Amay finally presents his project to his team where upon facing criticism, he passionately argues against blindly adopting Western architecture, insisting that shifting away from one's culture is a mistake. His project gets approved, marking a turning point in his career. Later, he visits his hometown to thank his father, realizing that his scolding was never out of anger but rather an attempt to teach him valuable life lessons.
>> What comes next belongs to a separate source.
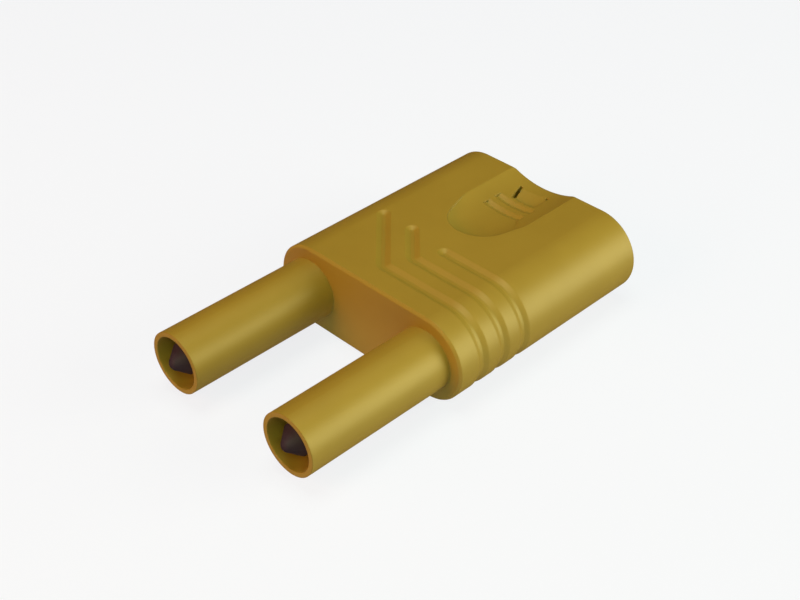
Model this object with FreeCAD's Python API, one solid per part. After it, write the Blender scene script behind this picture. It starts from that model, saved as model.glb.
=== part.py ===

At the airport, father and son share a final farewell. As Amay returns home, he finds everything clean and renovated. The film ends as he turns off the light, fading into a black screen.

== Cast ==
- Boman Irani as Mr. Shiv Mehta
- Avinash Tiwary as Amay Mehta
- Shreya Chaudhry as Zara
- Puja Sarup as Anu
- Champa Flora David Jacob as receptionist
- Siddhartha Basu as Saumik Sen, Amay's boss & head of Sen and Sons architecture firm

== Reception ==

Shubhra Gupta of The Indian Express rated 3.5/5 and said "The theme of the film has a familiar predictive tilt, but what lifts the film are the little spurts of unpredictability built into the script of Boman Irani’s directorial debut." Saibal Chatterjee of NDTV gave it 3 out of 5 stars and said that "The heart-warming drama is enlivened by the wonderful central performances from Boman Irani and Avinash Tiwary, perfectly complemented by Shreya Chaudhry." Abhimanyu Mathur of Hindustan Times said " Boman Irani's directorial debut is a splendid film anchored by his performance as well as a class act from Avinash Tiwary."

Abhishek Srivastava of The Times of India gave 4 stars out 5 and said that "‘The Mehta Boys’ is a finely crafted drama that feels deeply personal, as if drawn from real-life experiences within one's own home or neighborhood." Anuj Kumar of The Hindu observes about the film that "Redolent with mood and motifs, Avinash Tiwary shines in this tender tale of grief and gratitude told with wit and vigor." Sana Farzeen of India Today gave 3 stars out of 5 and said that "The Mehta Boys explores a complex father-son bond with realism and subtlety. Boman Irani impresses as both director and actor, while Avinash Tiwary shines. Though the resolution feels conventional, the film's authenticity makes it a refreshing watch".